--- Exercise ---
Copy exactly the lines from the start of the data below through the one that carries "EYE_STITCH = (0.85, 0.38, 0.42)", and only those.

--------------------------------------------------

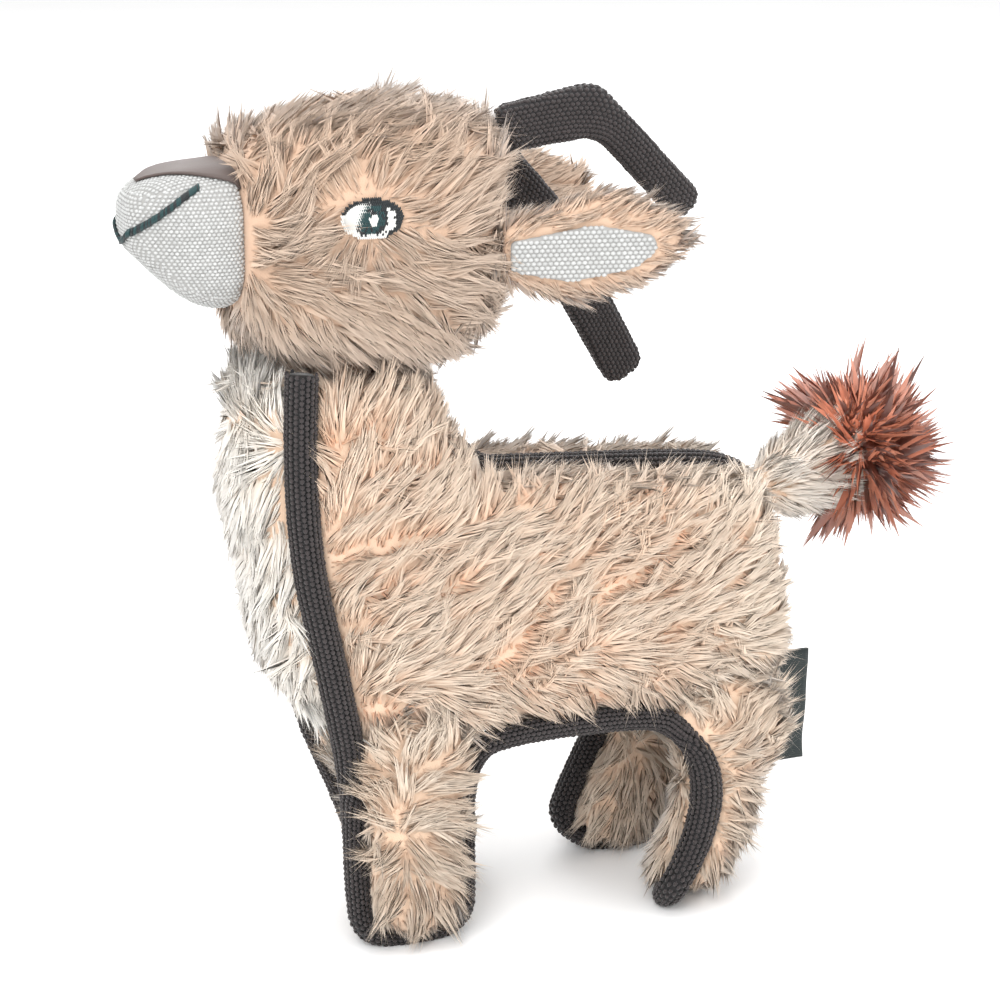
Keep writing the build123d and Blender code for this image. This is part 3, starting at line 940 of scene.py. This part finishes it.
MUZZLE_TOP = (-88.0, -117.5)  # the nose patch's back and tip, in x
MOUTH = ((-101, 17, 272.0), (-109, 18, 265.8), (-118, 11, 259), (-124, 4, 253.5), (-125, 0, 252.6))
EYE_AT = (-49.0, 262.0)
EYE_HALF = (10.0, 6.3)
MOUTH_STITCH = (1.7, 0.52, 0.9)  # half length, half width and height
EYE_STITCH = (0.85, 0.38, 0.42)


def head_pile(at, facing, rng):
    """How the head's pile lies, its length, its paleness and its lean."""
    fur = goat().fur
    p = own_mm(at)
    high = (p[:, 2] - 248) / 34
    swirl = swirls(p, 16.0)
    comb = np.stack([np.full(len(p), 0.75), np.zeros(len(p)), 0.95 * high], axis=1) + swirl * 0.85
    brow = (p[:, 0] < -74) & (p[:, 2] > 270)
    comb[brow] = np.array([-0.35, 0, 0.9]) + swirl[brow] * 0.5
    puff = wander(p, 11.0, 2.0)
    long = fur.pile * rng.uniform(0.8, 1.1, len(p)) * (1 + 0.3 * puff)
    for side in (-1, 1):
        eye = np.hypot((p[:, 0] - EYE_AT[0]) / (EYE_HALF[0] + 6), (p[:, 2] - EYE_AT[1]) / (EYE_HALF[1] + 7))
        near = (p[:, 1] * side > 20) & (eye < 1.25)
        from_eye = np.stack([p[:, 0] - EYE_AT[0], np.zeros(len(p)), p[:, 2] - EYE_AT[1]], axis=1)
        comb[near] = comb[near] * 0.3 + unit(from_eye[near]) * 1.2
        long[near] *= 0.75
    # Painted shade: the pile low on the head, where it meets the neck, is darker.
    low = np.clip((215 - p[:, 2]) / 10, 0, 1)
    pale = 0.5 + 0.24 * puff + 0.14 * wander(p, 6.0, 7.0) + rng.normal(0, 0.03, len(p)) - 0.2 * low
    lean = np.clip(0.68 - 0.15 * puff + rng.normal(0, 0.07, len(p)), 0.2, 0.9)
    return comb, long, pale, lean


def in_eye(p, grow):
    u = (p[:, 0] - EYE_AT[0]) / (EYE_HALF[0] + grow)
    v = (p[:, 2] - EYE_AT[1]) / (EYE_HALF[1] + grow)
    return (u ** 2 + v ** 2 < 1) & (np.abs(p[:, 1]) > 20)


class GOAT_OT_head(bpy.types.Operator):
    """Stuffs the head and covers it with pile, one piece for each fur panel"""

    bl_idname = "goat.head"
    bl_label = "Head"

    def execute(self, context):
        fur = goat().fur
        rng = rng_for(4)
        panels = ("head_left_panel", "head_right_panel", "head_crown_panel")
        form = stuffed_mesh([*panels, "head_filling", "left_eye", "right_eye"], 3.5 * MM, 9, 0.8 * MM)
        shared["head"] = tree_of(form)
        backing = backing_finish("head_backing", tone(208, 178, 154), tone(190, 146, 116))
        stuffed = show("stuffed_head", form, backing, "head")
        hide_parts("head_filling")
        at, facing = roots_on(form, fur.spacing, rng)
        p = own_mm(at)
        keep = ~in_eye(p, 0.0)
        keep &= ~((np.hypot(p[:, 0] - NECK_X, p[:, 1]) < 24) & (p[:, 2] < 216))
        keep &= ~((p[:, 0] < -84) & (np.hypot(p[:, 1], p[:, 2] - 254) < 24.5))
        at, facing, p = at[keep], facing[keep], p[keep]
        comb, long, pale, lean = head_pile(at, facing, rng)
        # Painted shade: the pile on top of the head is darker, to tone down the light from above.
        pale -= 0.5 * np.clip((p[:, 2] - 260) / 16, 0, 1)
        locks = lock_meshes(rng, 2, 6, 8, 0.021, 0.19, 0.45)
        finish = strand_finish("head_fur", tone(198, 164, 138), tone(210, 186, 165), fur.head)
        crown = np.abs(p[:, 1]) < 14
        jobs = (("left_cheek_fur", ~crown & (p[:, 1] < 0), "head_left_panel"),
                ("right_cheek_fur", ~crown & (p[:, 1] > 0), "head_right_panel"),
                ("crown_fur", crown, "head_crown_panel"))
        for name, group, panel in jobs:
            mesh = pile_of(group, (at, facing, comb, long, pale, lean), locks, rng)
            piece = show(name, mesh, finish, "head")
            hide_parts(panel)
        return {"FINISHED"}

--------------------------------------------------

--- Written reply ---
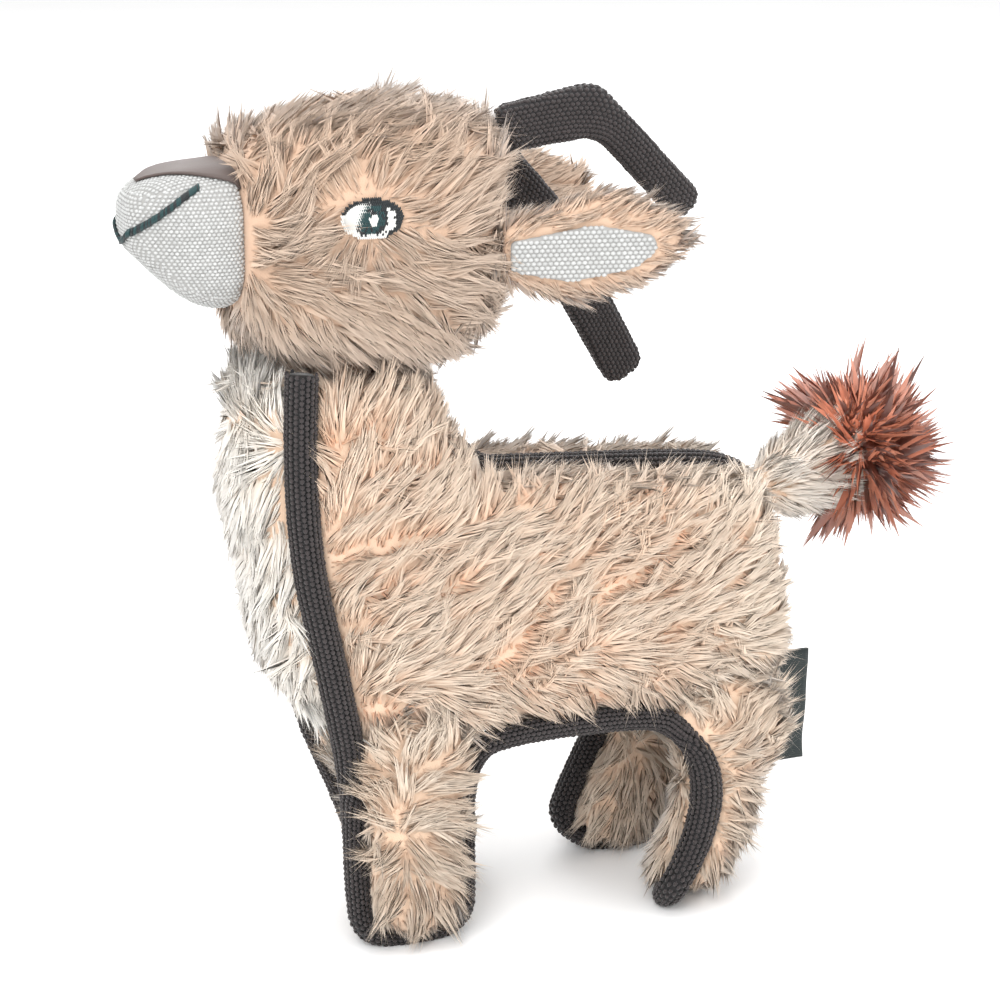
Keep writing the build123d and Blender code for this image. This is part 3, starting at line 940 of scene.py. This part finishes it.
MUZZLE_TOP = (-88.0, -117.5)  # the nose patch's back and tip, in x
MOUTH = ((-101, 17, 272.0), (-109, 18, 265.8), (-118, 11, 259), (-124, 4, 253.5), (-125, 0, 252.6))
EYE_AT = (-49.0, 262.0)
EYE_HALF = (10.0, 6.3)
MOUTH_STITCH = (1.7, 0.52, 0.9)  # half length, half width and height
EYE_STITCH = (0.85, 0.38, 0.42)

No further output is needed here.